In the early stages of the bill, this section characterized the charges imposed by Section 1563 of the Evidence Code as being reasonable. Under pressure from management companies, Assemblyman Laird quickly withdrew this provision and substitued the existing provision. The Evidence Code allowed 10c a page for copying, and $6 per 15 minutes for search time. Merit Property Management charges $75 an hour for a search - a 300% difference.
Laird's legislative assistant on the bill, Clyde MacDonald, at first assured homeowners that this would be addressed. But then he became adamant about it and refused to change it.
Homeowners then pointed out that there is something even more ominous about this provision. In 1997, Assemblymember Torlakson passed AB 1025. This is now codified as Civil Code Sec. 1366.2. It reads:
" (a) in order to facilitate the collection of regular assessments, special assessments, transfer fees and similar charges, the board of directors of any association is authorized to record a statement or amended statement identifying relevant information for the association."
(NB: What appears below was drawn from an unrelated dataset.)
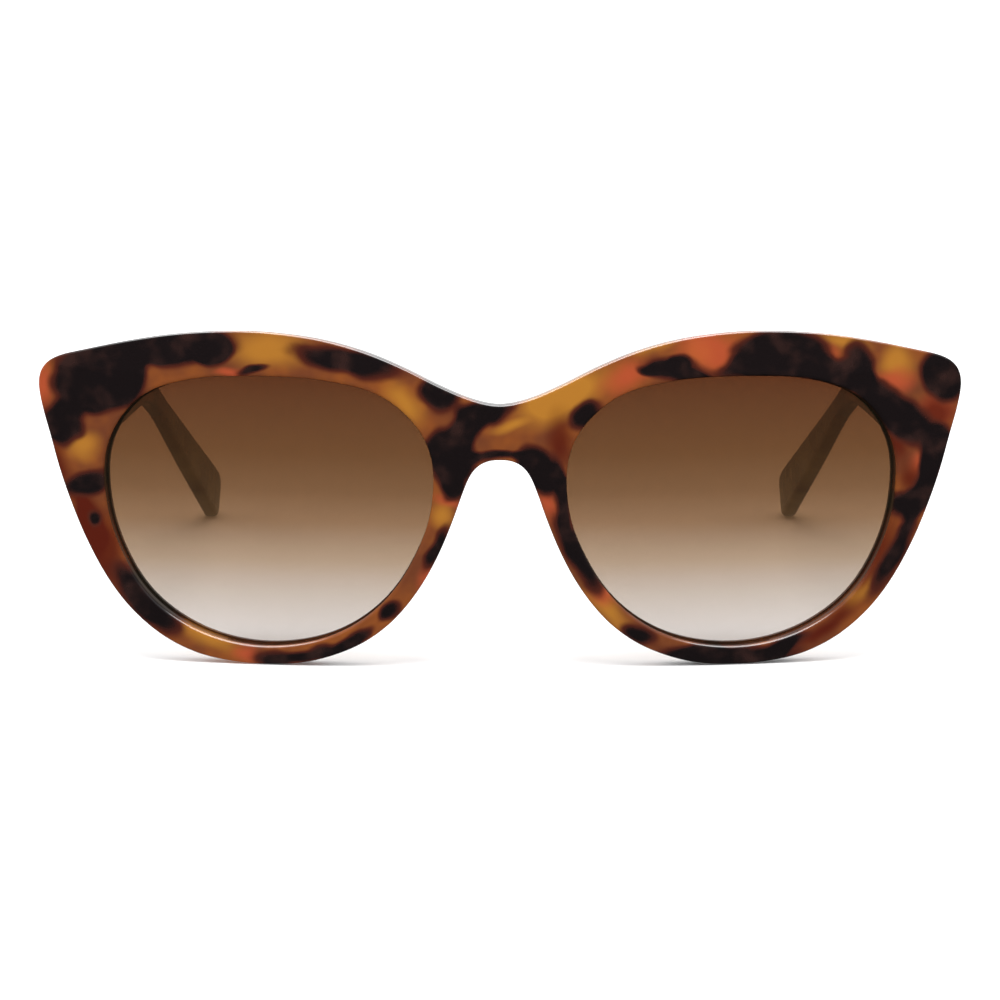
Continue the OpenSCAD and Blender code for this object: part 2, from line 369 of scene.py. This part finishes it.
# ---------------------------------------------------------------- temples

def rail(node, side, outward):
    """Distance of a temple's outer or inner face from the middle, as (depth, distance) rows.

    Rows that dip under their neighbours belong to the core wire's channel or to the hinge pocket,
    and go."""
    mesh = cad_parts[node].data
    rows = {}
    for f in mesh.polygons:
        if f.normal.x * side * outward < FACING:
            continue
        for k in f.vertices:
            co = mesh.vertices[k].co
            key, x = round(co.y / MM), co.x * side
            if key not in rows or outward * x > outward * rows[key][1]:
                rows[key] = (co.y, x)
    kept = [rows[key] for key in sorted(rows)]
    dip = first_dip(kept, outward)
    while dip:
        kept.remove(dip)
        dip = first_dip(kept, outward)
    return kept


def first_dip(rows, outward):
    """The first row that lies well under the line between its neighbours, if any does."""
    for a, b, c in zip(rows, rows[1:], rows[2:]):
        if outward * (lookup([a, c], b[0]) - b[1]) > RAIL_DIP:
            return b
    return None


def lookup(rows, y):
    """Distance at a depth, on straight lines between the rows."""
    if y <= rows[0][0]:
        return rows[0][1]
    for (y0, x0), (y1, x1) in zip(rows, rows[1:]):
        if y <= y1:
            return x0 + (x1 - x0) * (y - y0) / (y1 - y0)
    return rows[-1][1]


def smooth(t):
    t = min(1, max(0, t))
    return t * t * (3 - 2 * t)


def back_of_front(x, z):
    """Depth at which the end of a temple meets the back of the front."""
    r = FACE_R - FRONT_T - END_GAP
    return BEND_CENTRE.y - math.sqrt(r * r - x * x - (z - BEND_CENTRE.z) ** 2)


def make_temple(side, s):
    node = f"{side}_temple"
    outer_rows, inner_rows = rail(node, s, 1), rail(node, s, -1)
    hinge_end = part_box(node)[0].y

    def face_x(rows, y):
        return sum(lookup(rows, y + k) for k in RAIL_SPREAD) / len(RAIL_SPREAD)

    def place(y, z, depth, back):
        outer = face_x(outer_rows, y)
        x = face_x(inner_rows, y) + depth if back else outer - depth
        near_front = 1 - smooth((y - hinge_end - FLUSH_LENGTH) / FLUSH_FADE)
        shift = back_of_front(x, z) - back_of_front(outer, z)
        return Vector((s * x, y + near_front * shift, z))

    def on_outer_face(f):
        centre = f.calc_center_median()
        on_skin = centre.x * s > face_x(outer_rows, centre.y) - SKIN_DEPTH
        return f.normal.x * s > FACING and on_skin

    loops = loops_of(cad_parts[node], on_outer_face)
    rim, *bores = [[Vector((p.y, p.z)) for p in loop] for loop in loops]
    outline = even_loop(facing(rim, 1), OUTLINE_STEP, OUTLINE_EASE)
    butt = min(p.x for p in outline)
    growth = TEMPLE_EDGE - BUTT_EDGE
    slab = Slab(place)
    slab.wall(outline, [BUTT_EDGE + growth * smooth((p.x - butt) / BUTT_FADE) for p in outline])
    for bore in bores:
        slab.wall(even_loop(facing(bore, -1), BORE_STEP, 0), RIVET_HOLE_EDGE)
    return slab.finish(f"{side}_temple_acetate")


# ---------------------------------------------------------------- nose pads

def melted(source, name):
    """A new piece with the shape of a CAD node, every edge melted round."""
    piece = bpy.data.objects.new(name, source.data.copy())
    bpy.context.scene.collection.objects.link(piece)
    remesh = piece.modifiers.new("even_mesh", "REMESH")
    remesh.mode = "VOXEL"
    remesh.voxel_size = PAD_VOXEL
    soften = piece.modifiers.new("melted_edges", "SMOOTH")
    soften.factor = PAD_MELT
    soften.iterations = PAD_MELT_ROUNDS
    graph = bpy.context.evaluated_depsgraph_get()
    done = bpy.data.meshes.new_from_object(piece.evaluated_get(graph))
    piece.modifiers.clear()
    piece.data = done
    return piece


def make_nose_pad(side, s):
    """The CAD pad, melted round, flat where it is bonded and clear of the lens opening."""
    piece = melted(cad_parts[f"{side}_nose_pad"], f"{side}_nose_pad_acetate")
    openings = sheet_outlines("front_frame", FACE_R)[1:]
    opening = next(points for points in openings if points[0].x * s > 0)
    clear_of = inset(opening, PAD_SETBACK)
    bond = FACE_R - FRONT_T - PAD_GLUE
    for v in piece.data.vertices:
        while inside(clear_of, to_sheet(v.co)):
            v.co.x -= s * PAD_NUDGE
        d = v.co - BEND_CENTRE
        if d.length > bond - PAD_SNAP:
            v.co = BEND_CENTRE + d.normalized() * bond
    piece.data.shade_smooth()
    return piece


# ---------------------------------------------------------------- node helpers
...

Homeowners contend that this enables a board to create a lien against their property on behalf of management companies and others for "transfer fees and similar charges". Section 1368 (b) fees would come under this rubric.
Clyde MacDonald promised homeowners that he would get an opinion from the legislative council on this issue. Weeks dragged by and nothing happened. Finally, McDonald told homeowners that he had secured an opinion from an "expert" that such 1368 (b) fees could not become liens under 1366.2. When the homeowners asked who the expert was, McDonald said that it was Guy Puccio, a lawyer/lobbyist for management companies and others who supported the bill.
Homeowners demanded that MacDonald live up to his promise of getting an opinion from the legislative counsel. MacDonald said that he would. That was weeks ago. Homeowners have heard nothing back from MacDonald and the legislative session is winding down. Homeowners feel that they have been sandbagged by MacDonald.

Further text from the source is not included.